- Data extract -

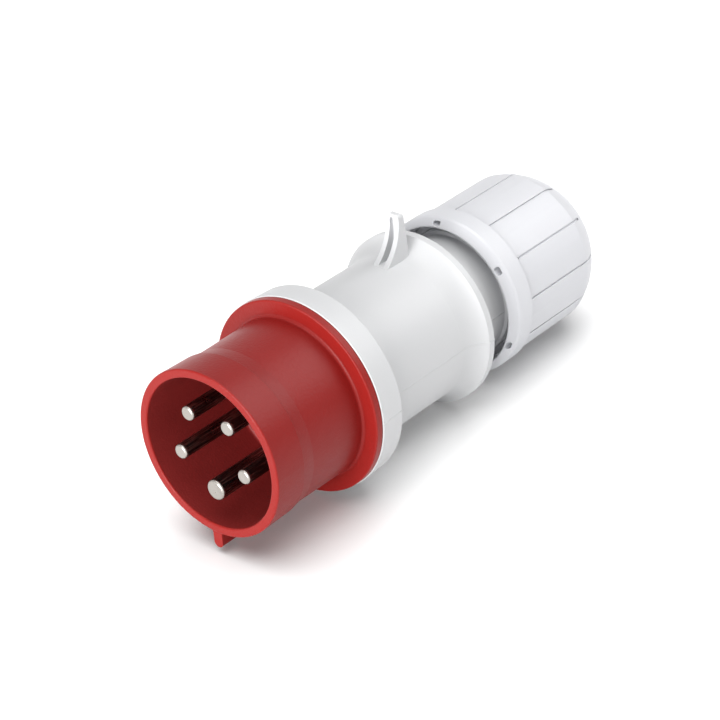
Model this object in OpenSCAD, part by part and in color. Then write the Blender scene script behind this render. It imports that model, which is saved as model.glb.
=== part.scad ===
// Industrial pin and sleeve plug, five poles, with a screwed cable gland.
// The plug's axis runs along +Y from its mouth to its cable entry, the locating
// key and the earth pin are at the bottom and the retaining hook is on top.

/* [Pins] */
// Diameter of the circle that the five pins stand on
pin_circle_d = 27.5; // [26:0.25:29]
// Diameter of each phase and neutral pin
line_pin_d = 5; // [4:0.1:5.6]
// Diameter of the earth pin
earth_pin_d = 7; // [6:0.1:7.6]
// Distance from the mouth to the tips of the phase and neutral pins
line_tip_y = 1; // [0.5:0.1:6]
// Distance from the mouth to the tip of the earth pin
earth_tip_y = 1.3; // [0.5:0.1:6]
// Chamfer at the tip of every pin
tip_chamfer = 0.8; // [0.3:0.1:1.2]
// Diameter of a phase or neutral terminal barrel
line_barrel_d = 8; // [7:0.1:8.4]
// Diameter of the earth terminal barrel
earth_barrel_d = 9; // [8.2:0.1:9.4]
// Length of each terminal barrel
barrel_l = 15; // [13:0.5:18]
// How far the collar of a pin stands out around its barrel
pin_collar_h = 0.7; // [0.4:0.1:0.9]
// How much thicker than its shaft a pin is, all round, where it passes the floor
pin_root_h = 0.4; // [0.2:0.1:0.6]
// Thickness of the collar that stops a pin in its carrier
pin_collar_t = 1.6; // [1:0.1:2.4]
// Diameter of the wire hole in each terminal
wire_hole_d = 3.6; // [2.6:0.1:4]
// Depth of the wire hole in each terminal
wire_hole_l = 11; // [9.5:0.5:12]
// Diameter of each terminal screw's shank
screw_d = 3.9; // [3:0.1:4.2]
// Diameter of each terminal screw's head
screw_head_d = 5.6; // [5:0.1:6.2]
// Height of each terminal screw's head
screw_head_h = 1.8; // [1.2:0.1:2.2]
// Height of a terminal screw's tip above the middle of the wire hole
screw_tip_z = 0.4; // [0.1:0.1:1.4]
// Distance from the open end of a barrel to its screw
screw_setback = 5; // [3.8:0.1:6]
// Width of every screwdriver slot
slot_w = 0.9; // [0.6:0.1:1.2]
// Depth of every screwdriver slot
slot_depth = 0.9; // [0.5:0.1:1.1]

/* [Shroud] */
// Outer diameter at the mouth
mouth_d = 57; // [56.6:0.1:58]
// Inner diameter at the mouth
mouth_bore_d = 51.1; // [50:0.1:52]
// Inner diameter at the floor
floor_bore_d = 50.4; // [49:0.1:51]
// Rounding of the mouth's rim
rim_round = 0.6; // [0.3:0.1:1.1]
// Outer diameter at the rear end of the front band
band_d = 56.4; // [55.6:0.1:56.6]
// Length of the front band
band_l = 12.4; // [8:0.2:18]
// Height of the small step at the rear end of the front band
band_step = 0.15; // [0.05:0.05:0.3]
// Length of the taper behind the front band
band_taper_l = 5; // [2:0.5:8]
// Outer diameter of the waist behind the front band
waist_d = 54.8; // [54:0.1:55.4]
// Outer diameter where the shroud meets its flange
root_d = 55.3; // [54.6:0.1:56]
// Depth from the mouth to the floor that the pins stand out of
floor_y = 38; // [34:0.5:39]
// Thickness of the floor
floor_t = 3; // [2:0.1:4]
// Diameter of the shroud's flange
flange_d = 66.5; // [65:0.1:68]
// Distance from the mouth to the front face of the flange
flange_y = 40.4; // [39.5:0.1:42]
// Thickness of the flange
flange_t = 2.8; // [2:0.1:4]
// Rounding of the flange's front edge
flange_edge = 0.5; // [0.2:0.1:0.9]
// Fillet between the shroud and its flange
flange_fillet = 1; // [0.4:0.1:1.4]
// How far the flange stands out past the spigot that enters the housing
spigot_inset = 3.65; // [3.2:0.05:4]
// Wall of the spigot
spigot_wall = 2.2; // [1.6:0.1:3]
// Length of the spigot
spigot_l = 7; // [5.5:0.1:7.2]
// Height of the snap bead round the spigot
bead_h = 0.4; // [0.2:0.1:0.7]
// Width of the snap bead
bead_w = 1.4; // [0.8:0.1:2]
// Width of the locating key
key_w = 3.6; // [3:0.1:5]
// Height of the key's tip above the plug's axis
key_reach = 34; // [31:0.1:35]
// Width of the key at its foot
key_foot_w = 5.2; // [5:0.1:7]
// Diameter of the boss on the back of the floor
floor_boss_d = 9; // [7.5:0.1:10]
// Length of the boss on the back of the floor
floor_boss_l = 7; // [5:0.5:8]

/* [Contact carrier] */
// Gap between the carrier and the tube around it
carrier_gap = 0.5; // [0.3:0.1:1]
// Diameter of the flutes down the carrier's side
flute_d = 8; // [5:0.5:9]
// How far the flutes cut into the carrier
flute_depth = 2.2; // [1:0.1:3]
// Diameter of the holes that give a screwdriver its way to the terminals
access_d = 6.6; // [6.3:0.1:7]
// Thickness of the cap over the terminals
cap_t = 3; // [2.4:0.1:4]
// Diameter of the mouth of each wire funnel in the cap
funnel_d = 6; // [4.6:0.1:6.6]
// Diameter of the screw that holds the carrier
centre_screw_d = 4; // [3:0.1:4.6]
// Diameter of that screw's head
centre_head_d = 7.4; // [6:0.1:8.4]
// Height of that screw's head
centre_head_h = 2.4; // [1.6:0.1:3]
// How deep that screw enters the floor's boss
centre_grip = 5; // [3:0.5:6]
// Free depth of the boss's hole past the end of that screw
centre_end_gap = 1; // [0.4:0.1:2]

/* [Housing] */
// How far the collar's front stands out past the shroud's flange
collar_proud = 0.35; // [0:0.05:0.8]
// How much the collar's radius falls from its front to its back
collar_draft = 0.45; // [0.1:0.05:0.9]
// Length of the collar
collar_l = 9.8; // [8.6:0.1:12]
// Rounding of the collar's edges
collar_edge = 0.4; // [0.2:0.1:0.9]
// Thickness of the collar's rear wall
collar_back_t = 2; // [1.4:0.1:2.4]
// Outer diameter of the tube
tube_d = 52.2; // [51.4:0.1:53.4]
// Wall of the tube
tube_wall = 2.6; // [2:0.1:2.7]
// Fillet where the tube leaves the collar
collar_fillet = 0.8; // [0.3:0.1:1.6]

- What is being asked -
Return every line exactly.

- The reply -
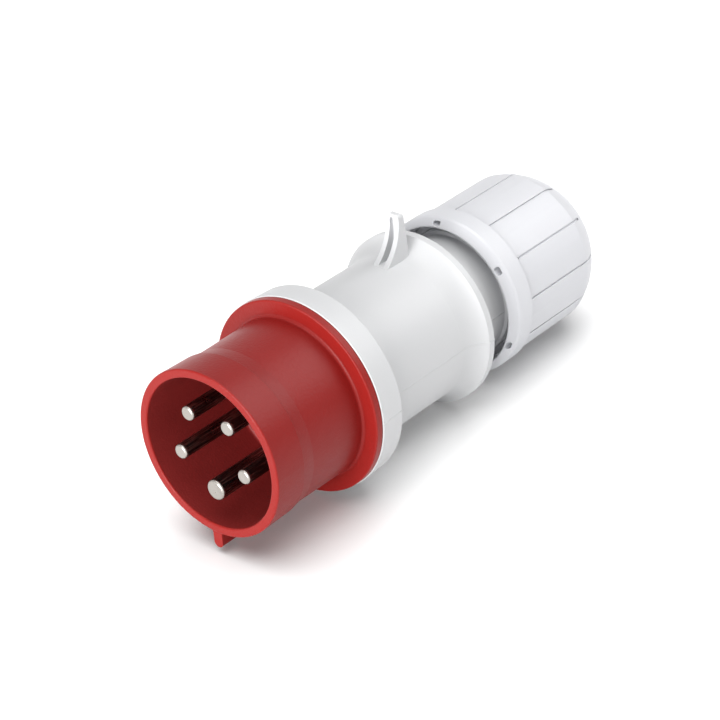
Model this object in OpenSCAD, part by part and in color. Then write the Blender scene script behind this render. It imports that model, which is saved as model.glb.
=== part.scad ===
// Industrial pin and sleeve plug, five poles, with a screwed cable gland.
// The plug's axis runs along +Y from its mouth to its cable entry, the locating
// key and the earth pin are at the bottom and the retaining hook is on top.

/* [Pins] */
// Diameter of the circle that the five pins stand on
pin_circle_d = 27.5; // [26:0.25:29]
// Diameter of each phase and neutral pin
line_pin_d = 5; // [4:0.1:5.6]
// Diameter of the earth pin
earth_pin_d = 7; // [6:0.1:7.6]
// Distance from the mouth to the tips of the phase and neutral pins
line_tip_y = 1; // [0.5:0.1:6]
// Distance from the mouth to the tip of the earth pin
earth_tip_y = 1.3; // [0.5:0.1:6]
// Chamfer at the tip of every pin
tip_chamfer = 0.8; // [0.3:0.1:1.2]
// Diameter of a phase or neutral terminal barrel
line_barrel_d = 8; // [7:0.1:8.4]
// Diameter of the earth terminal barrel
earth_barrel_d = 9; // [8.2:0.1:9.4]
// Length of each terminal barrel
barrel_l = 15; // [13:0.5:18]
// How far the collar of a pin stands out around its barrel
pin_collar_h = 0.7; // [0.4:0.1:0.9]
// How much thicker than its shaft a pin is, all round, where it passes the floor
pin_root_h = 0.4; // [0.2:0.1:0.6]
// Thickness of the collar that stops a pin in its carrier
pin_collar_t = 1.6; // [1:0.1:2.4]
// Diameter of the wire hole in each terminal
wire_hole_d = 3.6; // [2.6:0.1:4]
// Depth of the wire hole in each terminal
wire_hole_l = 11; // [9.5:0.5:12]
// Diameter of each terminal screw's shank
screw_d = 3.9; // [3:0.1:4.2]
// Diameter of each terminal screw's head
screw_head_d = 5.6; // [5:0.1:6.2]
// Height of each terminal screw's head
screw_head_h = 1.8; // [1.2:0.1:2.2]
// Height of a terminal screw's tip above the middle of the wire hole
screw_tip_z = 0.4; // [0.1:0.1:1.4]
// Distance from the open end of a barrel to its screw
screw_setback = 5; // [3.8:0.1:6]
// Width of every screwdriver slot
slot_w = 0.9; // [0.6:0.1:1.2]
// Depth of every screwdriver slot
slot_depth = 0.9; // [0.5:0.1:1.1]

/* [Shroud] */
// Outer diameter at the mouth
mouth_d = 57; // [56.6:0.1:58]
// Inner diameter at the mouth
mouth_bore_d = 51.1; // [50:0.1:52]
// Inner diameter at the floor
floor_bore_d = 50.4; // [49:0.1:51]
// Rounding of the mouth's rim
rim_round = 0.6; // [0.3:0.1:1.1]
// Outer diameter at the rear end of the front band
band_d = 56.4; // [55.6:0.1:56.6]
// Length of the front band
band_l = 12.4; // [8:0.2:18]
// Height of the small step at the rear end of the front band
band_step = 0.15; // [0.05:0.05:0.3]
// Length of the taper behind the front band
band_taper_l = 5; // [2:0.5:8]
// Outer diameter of the waist behind the front band
waist_d = 54.8; // [54:0.1:55.4]
// Outer diameter where the shroud meets its flange
root_d = 55.3; // [54.6:0.1:56]
// Depth from the mouth to the floor that the pins stand out of
floor_y = 38; // [34:0.5:39]
// Thickness of the floor
floor_t = 3; // [2:0.1:4]
// Diameter of the shroud's flange
flange_d = 66.5; // [65:0.1:68]
// Distance from the mouth to the front face of the flange
flange_y = 40.4; // [39.5:0.1:42]
// Thickness of the flange
flange_t = 2.8; // [2:0.1:4]
// Rounding of the flange's front edge
flange_edge = 0.5; // [0.2:0.1:0.9]
// Fillet between the shroud and its flange
flange_fillet = 1; // [0.4:0.1:1.4]
// How far the flange stands out past the spigot that enters the housing
spigot_inset = 3.65; // [3.2:0.05:4]
// Wall of the spigot
spigot_wall = 2.2; // [1.6:0.1:3]
// Length of the spigot
spigot_l = 7; // [5.5:0.1:7.2]
// Height of the snap bead round the spigot
bead_h = 0.4; // [0.2:0.1:0.7]
// Width of the snap bead
bead_w = 1.4; // [0.8:0.1:2]
// Width of the locating key
key_w = 3.6; // [3:0.1:5]
// Height of the key's tip above the plug's axis
key_reach = 34; // [31:0.1:35]
// Width of the key at its foot
key_foot_w = 5.2; // [5:0.1:7]
// Diameter of the boss on the back of the floor
floor_boss_d = 9; // [7.5:0.1:10]
// Length of the boss on the back of the floor
floor_boss_l = 7; // [5:0.5:8]

/* [Contact carrier] */
// Gap between the carrier and the tube around it
carrier_gap = 0.5; // [0.3:0.1:1]
// Diameter of the flutes down the carrier's side
flute_d = 8; // [5:0.5:9]
// How far the flutes cut into the carrier
flute_depth = 2.2; // [1:0.1:3]
// Diameter of the holes that give a screwdriver its way to the terminals
access_d = 6.6; // [6.3:0.1:7]
// Thickness of the cap over the terminals
cap_t = 3; // [2.4:0.1:4]
// Diameter of the mouth of each wire funnel in the cap
funnel_d = 6; // [4.6:0.1:6.6]
// Diameter of the screw that holds the carrier
centre_screw_d = 4; // [3:0.1:4.6]
// Diameter of that screw's head
centre_head_d = 7.4; // [6:0.1:8.4]
// Height of that screw's head
centre_head_h = 2.4; // [1.6:0.1:3]
// How deep that screw enters the floor's boss
centre_grip = 5; // [3:0.5:6]
// Free depth of the boss's hole past the end of that screw
centre_end_gap = 1; // [0.4:0.1:2]

/* [Housing] */
// How far the collar's front stands out past the shroud's flange
collar_proud = 0.35; // [0:0.05:0.8]
// How much the collar's radius falls from its front to its back
collar_draft = 0.45; // [0.1:0.05:0.9]
// Length of the collar
collar_l = 9.8; // [8.6:0.1:12]
// Rounding of the collar's edges
collar_edge = 0.4; // [0.2:0.1:0.9]
// Thickness of the collar's rear wall
collar_back_t = 2; // [1.4:0.1:2.4]
// Outer diameter of the tube
tube_d = 52.2; // [51.4:0.1:53.4]
// Wall of the tube
tube_wall = 2.6; // [2:0.1:2.7]
// Fillet where the tube leaves the collar
collar_fillet = 0.8; // [0.3:0.1:1.6]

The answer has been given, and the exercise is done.